The Railway has a long history, which began in 1890 when a local MP named Sir George Newnes submitted an idea to build a railway between the Cliff and the Beach. Although his idea was turned down, he eventually teamed up with a man called George Croydon Marks (1858 – 1938, English Engineer) to create such railways in Bridgnorth, Aberystwyth and others. Eventually the Babbacombe idea resurfaced, when the Torquay Tramway Company announced they wanted to build the line after all and they talked to George about the idea and he oversaw the design of the project. Work commenced in 1924, and 2 years later it was completed, and opened on April 1st, 1926 with the then Mayor of Torquay (Alderman John Taylor) in attendance. Like many railways the line was shut during World War II, and reopened in 1951. A major revamp was required in the 1990’s, and involved all of the track being replaced, ahead of a reopening in 1995.

Babbacombe 3

We soon set off on our journey down to the Beach, and passed the other car halfway down. Already we could tell we were in for a treat as the sun was shining and a wide expanse of blue sea awaited us down on the beach…

Babbacombe 4

This is the view you get after leaving the lower station and making your way down the beach, and it provides the best view of a Car on the line, when another one descended just a few minutes later. The Cars run regularly up and down during the day, between 9:30 and 5:55, from March until October. Its quite impressive how the Cars always remain horizontal despite going down a very steep slope, as the metal frame the Car sits on has been angled to match the slope itself.

Babbacombe 7

So this is Oddicombe Beach, which is famous for its cliffs which can be defined as Breccia, which means its made up of broken parts of other rocks stuck together, and a closer inspection confirms this. On the beach there is a small shop where the essentials for beach exploration are provided, as well as public Toilets and a Cafe. There is also a slipway for small boats to embark from.

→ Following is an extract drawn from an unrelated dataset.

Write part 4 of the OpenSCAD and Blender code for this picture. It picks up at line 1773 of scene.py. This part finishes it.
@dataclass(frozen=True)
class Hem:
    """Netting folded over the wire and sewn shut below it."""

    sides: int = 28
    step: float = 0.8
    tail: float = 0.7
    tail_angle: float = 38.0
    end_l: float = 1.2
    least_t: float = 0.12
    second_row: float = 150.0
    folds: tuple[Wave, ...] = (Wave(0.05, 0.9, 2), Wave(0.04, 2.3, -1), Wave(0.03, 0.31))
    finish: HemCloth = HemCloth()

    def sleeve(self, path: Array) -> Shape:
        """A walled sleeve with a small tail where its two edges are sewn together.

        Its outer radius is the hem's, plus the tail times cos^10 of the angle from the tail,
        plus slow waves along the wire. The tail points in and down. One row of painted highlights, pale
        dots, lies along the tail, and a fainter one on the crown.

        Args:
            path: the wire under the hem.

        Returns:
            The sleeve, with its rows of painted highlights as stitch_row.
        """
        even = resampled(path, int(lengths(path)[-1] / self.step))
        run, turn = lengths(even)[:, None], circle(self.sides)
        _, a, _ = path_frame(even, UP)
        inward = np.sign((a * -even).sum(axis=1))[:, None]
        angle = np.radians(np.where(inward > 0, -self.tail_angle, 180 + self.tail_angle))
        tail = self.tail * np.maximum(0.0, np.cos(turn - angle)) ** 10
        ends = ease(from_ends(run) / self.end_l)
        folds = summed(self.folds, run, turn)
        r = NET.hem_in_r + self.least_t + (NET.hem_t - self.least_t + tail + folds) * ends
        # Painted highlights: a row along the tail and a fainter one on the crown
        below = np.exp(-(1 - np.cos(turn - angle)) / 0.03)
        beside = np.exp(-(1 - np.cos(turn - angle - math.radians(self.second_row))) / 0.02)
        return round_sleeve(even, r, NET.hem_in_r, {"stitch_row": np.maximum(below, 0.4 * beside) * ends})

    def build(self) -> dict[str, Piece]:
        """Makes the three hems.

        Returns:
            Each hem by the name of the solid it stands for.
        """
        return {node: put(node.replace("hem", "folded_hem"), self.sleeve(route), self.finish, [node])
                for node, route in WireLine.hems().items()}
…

The area is a popular tourist destination, and affords some amazing views out to sea.

Babbacombe 5

Looking back past the lower station and further around the coast, you will see round to some local hotels, such as the “Cary Arms” and the “Babbacombe Beach”. They are the perfect place to stay in the area, and are located in their own small cove which joins onto Oddicombe Beach. Incidentally, the Hotels, along with the Beach itself, are both accessible via a path from the top of the cliff, rather than exclusively via the Railway if it isn’t everyones cup of tea.

Babbacombe 6

Looking the other way up the Beach, as well as straight out to sea, you can make out the Devon Coast around Teignmouth, Dawlish, Exmouth and Budleigh Salterton. Past that the Dorset Coastline comes into view, around Lyme Regis, and forming a large semi circle round to Weymouth and the Isle of Portland near Chesil Beach, which was just visible as an outline in the distance but sadly didn’t come up on the picture above.

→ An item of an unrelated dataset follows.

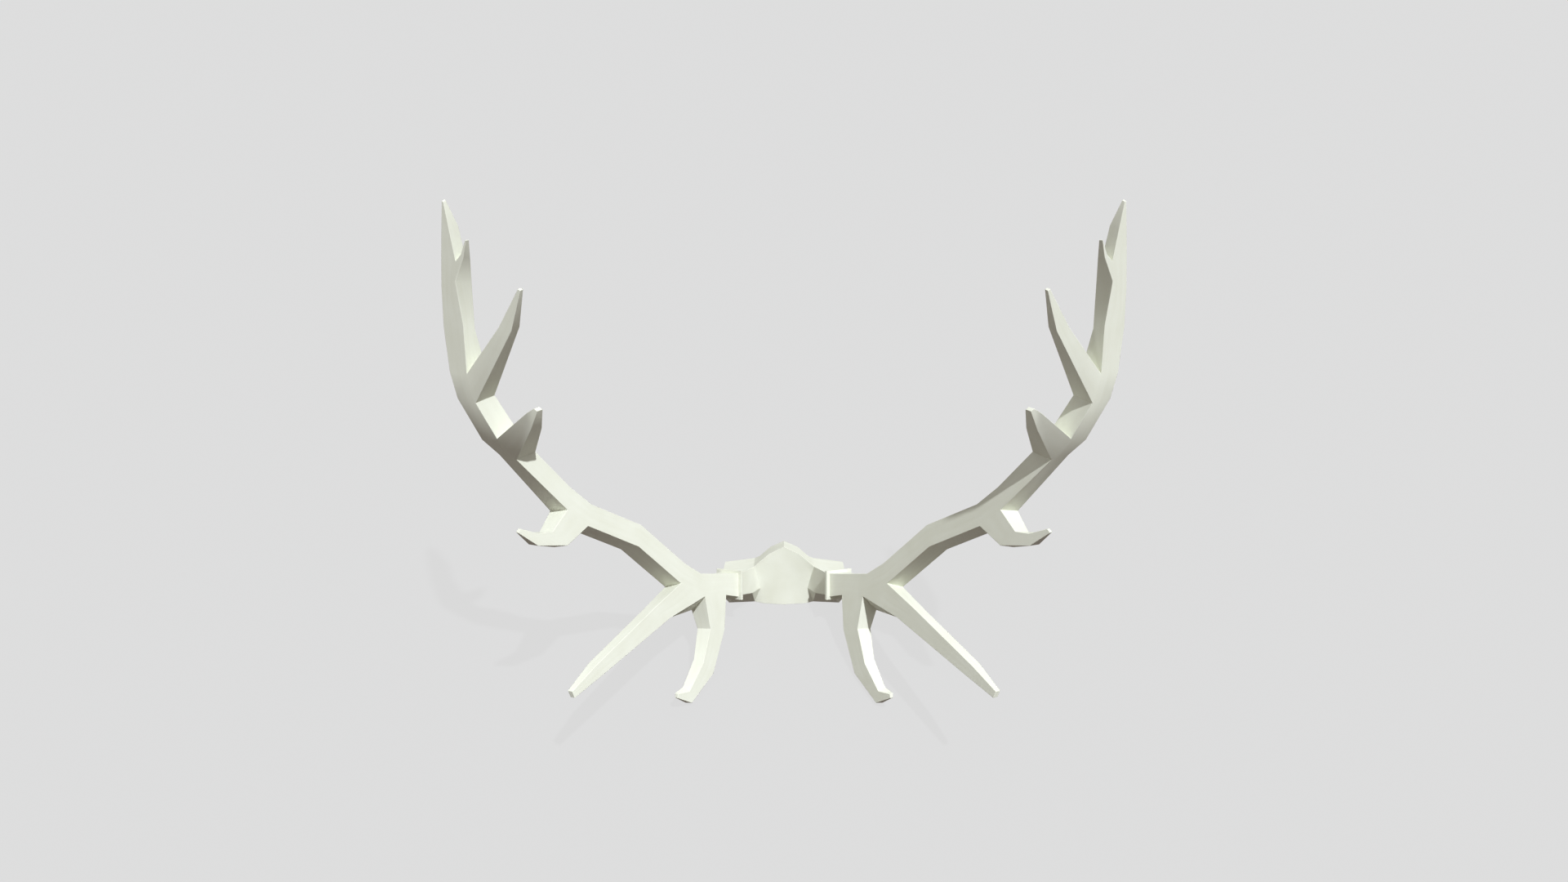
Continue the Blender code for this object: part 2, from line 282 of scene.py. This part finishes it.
# %% Antler skin
def antler_skin():
    """Work out the right antler: its corners, its quads and their unrolled places."""
    rings = np.arange(len(BEAM) * 4).reshape(-1, 4)
    quads = side_quads(rings)
    unrolled = side_lengths(BEAM)
    kept = np.ones(quads.shape[:2], bool)
    corners, faces, laid = [BEAM.reshape(-1, 3)], [], []
    count = rings.size
    for places, low, beam_side in FORKS:
        side, other = {"near": (3, 3), "inner": (0, 1)}[beam_side]
        kept[low, side] = False
        root = np.array([rings[low, 0], rings[low + 1, 0],
                         rings[low + 1, other], rings[low, other]])
        tine_rings = np.vstack([root, count + np.arange(places.size // 3).reshape(-1, 4)])
        tine_places = np.concatenate([corners[0][root][None], places])
        tine_quads = side_quads(tine_rings)
        tine_laid = side_lengths(tine_places, path_lengths(BEAM)[low])
        tip = tine_rings[-1, ::-1]
        if beam_side == "inner":
            tine_quads = tine_quads[..., [0, 3, 2, 1]]
            tine_laid = tine_laid[..., [0, 3, 2, 1], :]
            tip = tip[::-1]
        faces += [tine_quads.reshape(-1, 4), tip[None]]
        laid += [tine_laid.reshape(-1, 4, 2), tine_laid[-1, :1]]
        corners.append(places.reshape(-1, 3))
        count += places.size // 3
    faces = [quads[kept], rings[:1], rings[-1:, ::-1]] + faces
    laid = [unrolled[kept], unrolled[0, :1], unrolled[-1, :1]] + laid
    return np.vstack(corners), np.vstack(faces), np.vstack(laid)


antler_corners, antler_quads, antler_laid = antler_skin()
print("antler skin:", len(antler_corners), "corners and", len(antler_quads), "quads")

# %% [markdown]
# ## From arrays to a piece
#
# `from_pydata` and `foreach_set` hand whole arrays to Blender. A closed skin has a volume:
# the sum over its triangles of the corners' triple product, over six. If that is negative,
# the skin is inside out and every face is turned over.
#
# Two modifiers finish a piece. Bevel softens the crisp edges by less than a millimetre, as
# handling does, and marks its new narrow faces as weak. Weighted Normal then lets only the
# strong faces decide the shading, so a side stays flat across the bone and blends softly at
# the bends along it.

# %% Make a piece
def volume(corners, faces):
    """Give the signed volume: a sixth of the sum of a dot (b cross c) over triangles."""
    fans = [(face[0], face[k], face[k + 1]) for face in faces for k in range(1, len(face) - 1)]
    a, b, c = (corners[list(column)] for column in zip(*fans))
    return np.einsum("ij,ij->i", a, np.cross(b, c)).sum() / 6


def add_piece(name, corners, faces, laid=None):
    """Make an object from corners in metres, turned the right way out, with its places on
    the unrolled skin as a UV map where they are given."""
    faces = [tuple(int(number) for number in face) for face in faces]
    if volume(corners, faces) < 0:
        faces = [(face[0],) + face[:0:-1] for face in faces]
        laid = None if laid is None else np.concatenate([laid[:, :1], laid[:, :0:-1]], axis=1)
    mesh = bpy.data.meshes.new(name)
    mesh.from_pydata(corners.tolist(), [], faces)
    mesh.polygons.foreach_set("use_smooth", np.ones(len(faces), bool))
    if laid is not None:
        layer = mesh.uv_layers.new(name="unrolled")
        layer.data.foreach_set("uv", laid.ravel())
    mesh.update()
    piece = bpy.data.objects.new(name, mesh)
    bpy.context.scene.collection.objects.link(piece)
    return piece


def soften(piece, width, crease, soft=(), crisp=()):
    """Round the crisp edges by a width in mm, and shade what lies between them as one side.

    An edge is crisp if its two faces turn by more than the crease angle. The photograph
    shows a few edges otherwise: soft and crisp list those as pairs of corner numbers.
    """
    work = bmesh.new()
    work.from_mesh(piece.data)
    rounding = work.edges.layers.float.new("bevel_weight_edge")
    for edge in work.edges:
        ends = {corner.index for corner in edge.verts}
        turned = edge.calc_face_angle() > np.radians(crease)
        edge[rounding] = float((turned and ends not in soft) or ends in crisp)
    work.to_mesh(piece.data)
    work.free()
    bevel = piece.modifiers.new("soft_edges", "BEVEL")
    bevel.limit_method = "WEIGHT"
    bevel.width = width * MM
    bevel.segments = 2
    bevel.face_strength_mode = "FSTR_ALL"
    shading = piece.modifiers.new("one_shade_a_side", "WEIGHTED_NORMAL")
    shading.use_face_influence = True


ANTLER_NODES = ["beam_base", "lower_beam", "middle_beam", "upper_beam", "brow_tine",
                "bez_tine", "trez_tine", "royal_tine", "fifth_tine", "crown_tine"]
SIDES = {"right": 1, "left": -1}
ANTLER_ROUNDING = 0.7      # mm
ANTLER_CREASE = 45         # degrees
first_brow_corner = BEAM.size // 3     # the brow tine's corners follow the beam's
BROW_BEND = [{first_brow_corner + 1, first_brow_corner + 2}]
antlers = {}
for side_name, side in SIDES.items():
    places = on_table(antler_corners) * [side, 1, 1] * MM
    antler = add_piece(f"{side_name}_antler", places, antler_quads, antler_laid)
    soften(antler, ANTLER_ROUNDING, ANTLER_CREASE, crisp=BROW_BEND)
    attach(antler, "root")
    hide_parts(*[f"{side_name}_{node}" for node in ANTLER_NODES])
    antlers[side_name] = antler
    print(antler.name, "holds", round(abs(volume(places, antler_quads.tolist())) * 1e6), "cm3")

# %% [markdown]
# ## The burrs
#
# The burr is a thin plate that stands out a little all round the foot, and a little more on
# its far side. It is one span between two rings, closed at both ends. Its rim is rounded
# like the beam's edges.

# %% Burrs
BURR_SIZE = (57, 51)       # mm across and up
BURR_SHIFT = 1.5           # mm towards its far side
BURR_THICKNESS = 5.0       # mm
BURR_ROUNDING = 0.6        # mm
BURR_CREASE = 40           # degrees
burr_rings = np.stack([burr_square(*BURR_SIZE, forward, BURR_SHIFT)
                       for forward in (-BURR_THICKNESS, 0)])
burr_numbers = np.arange(8).reshape(2, 4)
burr_quads = np.vstack([side_quads(burr_numbers).reshape(-1, 4),
                        burr_numbers[:1], burr_numbers[1:, ::-1]])
burrs = {}
for side_name, side in SIDES.items():
    places = on_table(burr_rings.reshape(-1, 3)) * [side, 1, 1] * MM
    burr = add_piece(f"{side_name}_burr_crown", places, burr_quads)
    soften(burr, BURR_ROUNDING, BURR_CREASE)
    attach(burr, "root")
    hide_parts(f"{side_name}_burr")
    burrs[side_name] = burr
    print(burr.name, "is", BURR_SIZE, "mm across and up and", BURR_THICKNESS, "mm thick")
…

Travelling by Car around the Coast it is almost 80 miles round to Portland, yet across the bay it is significantly shorter, most likely around 55 to 60 miles. Further round past where Portland would be, behind the Tanker, is the English Channel which of course eventually leads over to France and the European Mainland.

Babbacombe 8

Eventually it was time to head back up to the top of the cliff, and as we waited for the next available Car, I got this picture showing both Cars together, the one on the right was heading down towards us whilst the one on the left was ascending towards the upper station.

Babbacombe 9

The last shot I got was as we made our way back up the Cliff, and passed the other Car on the way up. You may have noticed the Railway has a particularly large Gauge, which is actually 5 ft 8 in, as opposed to Standard Gauge (4 ft 8 1/2 in). For ticket prices and opening times you can visit the Railways official website here. The prices are very reasonable, and goes with the great experience as you traverse the cliff face.

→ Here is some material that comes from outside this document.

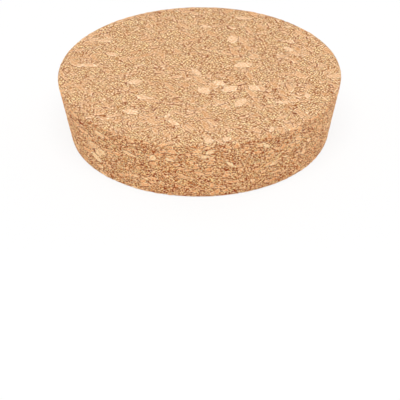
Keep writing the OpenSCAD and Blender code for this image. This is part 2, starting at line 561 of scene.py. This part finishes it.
def relief_tree(flakes):
    """A node tree that keeps each point's place in mm and then presses the relief into the mesh,
    along its own normals."""
    tree = bpy.data.node_groups.new("granule_relief", "GeometryNodeTree")
    tree.interface.new_socket("Geometry", in_out="INPUT", socket_type="NodeSocketGeometry")
    tree.interface.new_socket("Geometry", in_out="OUTPUT", socket_type="NodeSocketGeometry")
    g = Graph(tree)
    start = g.node("NodeGroupInput")
    end = g.node("NodeGroupOutput")
    place = g.scaled(g.node("GeometryNodeInputPosition").outputs[0], 1 / MM)
    depth = relief_depth(g, granules(g, place, flakes))
    normal = g.node("GeometryNodeInputNormal").outputs[0]
    push = g.scaled(normal, g.math("MULTIPLY", depth, -MM))
    store = g.node("GeometryNodeStoreNamedAttribute", data_type="FLOAT_VECTOR", domain="POINT")
    g.feed(store.inputs["Geometry"], start.outputs[0])
    g.feed(store.inputs["Name"], "place")
    g.feed(store.inputs["Value"], place)
    move = g.node("GeometryNodeSetPosition")
    g.feed(move.inputs["Geometry"], store.outputs[0])
    g.feed(move.inputs["Offset"], push)
    g.feed(end.inputs[0], move.outputs[0])
    return tree


def press_relief(obj, flakes):
    """Gives an object the mesh that the relief tree makes of its own."""
    modifier = obj.modifiers.new("relief", "NODES")
    modifier.node_group = relief_tree(flakes)
    bpy.context.view_layer.update()
    evaluated = obj.evaluated_get(bpy.context.evaluated_depsgraph_get())
    pressed = bpy.data.meshes.new_from_object(evaluated)
    obj.modifiers.clear()
    obj.data = pressed


# ---------------------------------------------------------------- material


def linear(colour):
    """An sRGB colour, 0 to 255, as the linear RGBA that a shader takes."""
    shares = [c / 255 for c in colour]
    return tuple(s / 12.92 if s <= 0.04045 else ((s + 0.055) / 1.055) ** 2.4 for s in shares) + (1,)


def tone_ramp(g, tone, tones):
    """The colour of a tone."""
    ramp = g.node("ShaderNodeValToRGB")
    stops = ramp.color_ramp.elements
    stops[0].position = tones[0][0]
    stops[0].color = linear(tones[0][1])
    stops[1].position = tones[-1][0]
    stops[1].color = linear(tones[-1][1])
    for position, colour in tones[1:-1]:
        stops.new(position).color = linear(colour)
    g.feed(ramp.inputs[0], tone)
    return ramp.outputs["Color"]


def side_share(g, place):
    """0 on the faces and 1 on the side, with a border that wanders about the rim."""
    past_rim = g.node("ShaderNodeAttribute", attribute_name="past_rim").outputs["Fac"]
    wander, _ = g.noise(place, BORDER_W)
    wander = g.math("MULTIPLY_ADD", wander, 2 * BORDER_REACH, -BORDER_REACH)
    return g.rise(g.math("ADD", past_rim, wander), *BORDER)


def even_grit(g, place, side):
    """The grit at a place: a hue from 0 to 1, and a tone about 0. The tone is a grain's own less
    the mean of four about it, so that light and dark grains don't gather in patches."""
    squeeze = g.blend_vector(side, (1.0, 1.0, 1.0), SIDE_GRIT)
    hue, tone, _ = g.grains(g.vector("MULTIPLY", place, squeeze), GRIT_W)
    outwards = g.vector("NORMALIZE", g.vector("MULTIPLY", place, (1.0, 1.0, 0.0)))
    round_it = g.vector("CROSS_PRODUCT", (0.0, 0.0, 1.0), outwards)
    first = g.blend_vector(side, (GRIT_REACH, 0.0, 0.0), g.scaled(round_it, GRIT_REACH))
    second = g.blend_vector(side, (0.0, FAR_REACH, 0.0), (0.0, 0.0, GRIT_REACH))
    around = []
    for step in (first, second):
        for operation in ("ADD", "SUBTRACT"):
            beside = g.vector("MULTIPLY", g.vector(operation, place, step), squeeze)
            around.append(g.grains(beside, GRIT_W)[1])
    total = g.math("ADD", g.math("ADD", *around[:2]), g.math("ADD", *around[2:]))
    patch = g.math("MULTIPLY_ADD", total, 1 / len(around), -0.5)
    taken = g.math("MULTIPLY", patch, g.blend(side, TOP_EVENNESS, SIDE_EVENNESS))
    return hue, g.math("SUBTRACT", g.math("SUBTRACT", tone, 0.5), taken)


def streak_tone(g, found):
    """What the streaks along a granule add to its tone."""
    along = g.vector("MULTIPLY", found["own_place"], (1 / STREAK_STRETCH, 1, 1))
    streak, _ = g.noise(along, STREAK_W, detail=1.0)
    return g.math("MULTIPLY", g.math("SUBTRACT", streak, 0.5), 2 * STREAK_SPREAD)


def outline_tone(g, place, found, side):
    """What a granule's outline adds to its tone: a dark and broken seam, which is the binder's dark
    and painted shade in the gap, and a pale rim.
    """
    gap = g.math("DIVIDE", found["gap"], g.blend(side, 1.0, SIDE_OUTLINE_SCALE))
    patchy, _ = g.noise(place, BREAK_W, detail=1.0)
    in_seam_and_shade = g.rise(gap, SEAM_AND_SHADE_W + SEAM_AND_SHADE_SOFT, SEAM_AND_SHADE_W - SEAM_AND_SHADE_SOFT)
    # The seam's dark is the binder's own colour and painted shade in the gap between two granules.
    seam_and_shade = g.math("MULTIPLY", in_seam_and_shade, g.rise(patchy, *SEAM_AND_SHADE_BREAKS))
    rim = g.math("MULTIPLY", g.rise(gap, SEAM_AND_SHADE_W, RIM_FROM), g.rise(gap, RIM_TO, RIM_FROM))
    outline = g.math("MULTIPLY_ADD", rim, RIM_LIFT, g.math("MULTIPLY", seam_and_shade, -SEAM_AND_SHADE_DARK))
    return g.math("MULTIPLY", outline, found["calm"])


def cork_colour(g, place, found):
    """The colour at a place, from its tone and, in crumbs, from the grain's own hue."""
    side = side_share(g, place)
    grit_hue, grit_tone = even_grit(g, place, side)
    spread = g.blend(found["calm"], 2 * GRIT_SPREAD, 2 * GRIT_SPREAD * CALM_GRIT)
    grit = g.math("MULTIPLY", grit_tone, spread)
    # The outline adds painted shade in the gaps between granules, besides the binder's dark seams
    # and the pale rims.
    granule = g.math("ADD", found["tone"], outline_tone(g, place, found, side))
    tone = g.math("ADD", granule, g.math("ADD", grit, streak_tone(g, found)))
    tone = g.math("MULTIPLY", tone, g.blend(side, 1.0, SIDE_CONTRAST))
    # The side's own tones and colours hold painted light and painted shade, set for its dimmer
    # lighting.
    tone = g.math("ADD", tone, g.blend(side, TOP_TONE, SIDE_TONE))
    colour = g.tint(side, tone_ramp(g, tone, TOP_TONES), tone_ramp(g, tone, SIDE_TONES))
    cast = g.tint(found["calm"], g.tint(grit_hue, RED_CRUMB, PALE_CRUMB), NO_CAST)
    return g.tint(1.0, colour, cast, "MULTIPLY")


def finest_relief(g, place, found):
    """Normals bent by the relief that is too fine for the mesh."""
    rough, _ = g.noise(place, BUMP_W)
    rough = g.math("MULTIPLY", rough, g.blend(found["calm"], 1.0, CALM_BUMP))
    edge = g.math("MULTIPLY", g.rise(found["gap"], 0.0, EDGE_W), EDGE_BUMP)
    bump = g.node("ShaderNodeBump")
    g.feed(bump.inputs["Height"], g.math("ADD", edge, rough))
    bump.inputs["Strength"].default_value = 1.0
    bump.inputs["Distance"].default_value = BUMP_DEPTH * MM
    return bump.outputs["Normal"]


def cork_material(flakes):
    """Cork, coloured by the same granules that shape the relief."""
    material = bpy.data.materials.new("cork")
    material.use_nodes = True
    g = Graph(material.node_tree)
    place = g.node("ShaderNodeAttribute", attribute_name="place").outputs["Vector"]
    found = granules(g, place, flakes)
    shader = g.node("ShaderNodeBsdfPrincipled")
    g.feed(shader.inputs["Base Color"], cork_colour(g, place, found))
    g.feed(shader.inputs["Normal"], finest_relief(g, place, found))
    shader.inputs["Roughness"].default_value = ROUGHNESS
    shader.inputs["Specular IOR Level"].default_value = SPECULAR
    out = g.node("ShaderNodeOutputMaterial")
    g.feed(out.inputs["Surface"], shader.outputs["BSDF"])
    return material


# ---------------------------------------------------------------- stage


def shows_backdrop(g):
    """1 for camera, glossy and transmission rays, which show the backdrop itself, and 0 for the rays
    that gather its light."""
    path = g.node("ShaderNodeLightPath")
    seen = g.math("MAXIMUM", path.outputs["Is Camera Ray"], path.outputs["Is Glossy Ray"])
    return g.math("MAXIMUM", seen, path.outputs["Is Transmission Ray"])


def white_floor_material():
    """Nearly white to the camera, with the shadow still on it, and plain pale paint for all else."""
    material = bpy.data.materials.new("floor_white")
    material.use_nodes = True
    g = Graph(material.node_tree)
    paint = g.node("ShaderNodeBsdfDiffuse")
    paint.inputs["Color"].default_value = FLOOR_PAINT
    glow = g.node("ShaderNodeEmission")
    glow.inputs["Color"].default_value = WHITE
    glow.inputs["Strength"].default_value = 1.0
    mix = g.node("ShaderNodeMixShader")
    glow_share = g.math("MULTIPLY", shows_backdrop(g), FLOOR_GLOW)
    g.feed_all(mix, (glow_share, paint.outputs[0], glow.outputs[0]))
    out = g.node("ShaderNodeOutputMaterial")
    g.feed(out.inputs["Surface"], mix.outputs[0])
    return material


def add_floor():
    """A square floor that the stopper stands on."""
    mesh = bpy.data.meshes.new("floor")
    far = FLOOR_REACH
    corners = [(-far, -far, 0), (far, -far, 0), (far, far, 0), (-far, far, 0)]
    mesh.from_pydata(corners, [], [(0, 1, 2, 3)])
    floor = bpy.data.objects.new("floor", mesh)
    bpy.context.scene.collection.objects.link(floor)
    floor.data.materials.append(white_floor_material())


def add_world():
    """White to the camera, and a weaker even light on the object."""
    world = bpy.data.worlds.new("studio")
    bpy.context.scene.world = world
    world.use_nodes = True
    g = Graph(world.node_tree)
    background = g.node("ShaderNodeBackground")
    background.inputs["Color"].default_value = WHITE
    g.feed(background.inputs["Strength"], g.blend(shows_backdrop(g), WORLD_LIGHT, 1.0))
    out = g.node("ShaderNodeOutputWorld")
    g.feed(out.inputs["Surface"], background.outputs[0])


def add_lamp(name, place, size, power):
    """A round soft lamp that points at the stopper."""
    data = bpy.data.lights.new(name, "AREA")
    data.shape = "DISK"
    data.size = size
    data.energy = power
    lamp = bpy.data.objects.new(name, data)
    bpy.context.scene.collection.objects.link(lamp)
    lamp.location = place
    lamp.rotation_mode = "QUATERNION"
    lamp.rotation_quaternion = (Vector(LAMP_TARGET) - Vector(place)).to_track_quat("-Z", "Y")


def add_camera(middle_z):
    """The camera, placed from the stopper's middle."""
    data = bpy.data.cameras.new("camera")
    data.sensor_width = SENSOR_W
    data.lens = CAMERA_LENS
    camera = bpy.data.objects.new("camera", data)
    bpy.context.scene.collection.objects.link(camera)
    up = math.radians(CAMERA_ELEVATION)
    camera.location = (0, -CAMERA_DISTANCE * math.cos(up), middle_z + CAMERA_DISTANCE * math.sin(up))
    camera.rotation_mode = "QUATERNION"
    tilt = Quaternion((1, 0, 0), math.radians(90 - CAMERA_PITCH))
    roll = Quaternion((0, 0, 1), math.radians(-CAMERA_ROLL))
    turn = Quaternion((0, 0, 1), math.radians(CAMERA_TURN))
    camera.rotation_quaternion = turn @ tilt @ roll
    bpy.context.scene.camera = camera


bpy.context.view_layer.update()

surface = cad_surface()
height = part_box(NODE)[1].z
bottom_r, top_r = corner_radii(surface, height)
flakes = single_flakes(bottom_r / MM, top_r / MM, height / MM)
stopper = bpy.data.objects.new("cork_stopper", stopper_mesh(surface, bottom_r, top_r, height))
bpy.context.scene.collection.objects.link(stopper)
press_relief(stopper, flakes)
stopper.data.materials.clear()
stopper.data.materials.append(cork_material(flakes))
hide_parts(NODE)
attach(stopper, BODY)

add_floor()
add_world()
add_lamp("key", KEY_PLACE, KEY_SIZE, KEY_POWER)
for number, place in enumerate(REAR_PLACES):
    add_lamp(f"rear_{number}", place, REAR_SIZE, REAR_POWER)
add_camera(height / 2)
bpy.context.scene.view_settings.view_transform = "Standard"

Babbacombe is most easily accessed via Torquay, which has direct trains to Exeter, Paignton (for Dartmouth) and Manchester via Bristol and Birmingham, where you can then get a local bus round towards the Railway. Our day was at an end, after visiting Paignton, Torquay and Babbacombe, but our adventures weren’t over, and the next day we made a push for Lands End, the Southwesterly most point on the Island of Great Britain, at the very tip of the county of Cornwall…

2 thoughts on “The South West of England: Pt 19 – Babbacombe, Devon

  1. Thanks for the update on Babbacombe. My wife Sue and I took our children here through the 1970/80s. There is a winding road that leads down to the beach for those not acting to use the railway.
    The model village is a short walk across the road from here. (Presume it’s still operating)!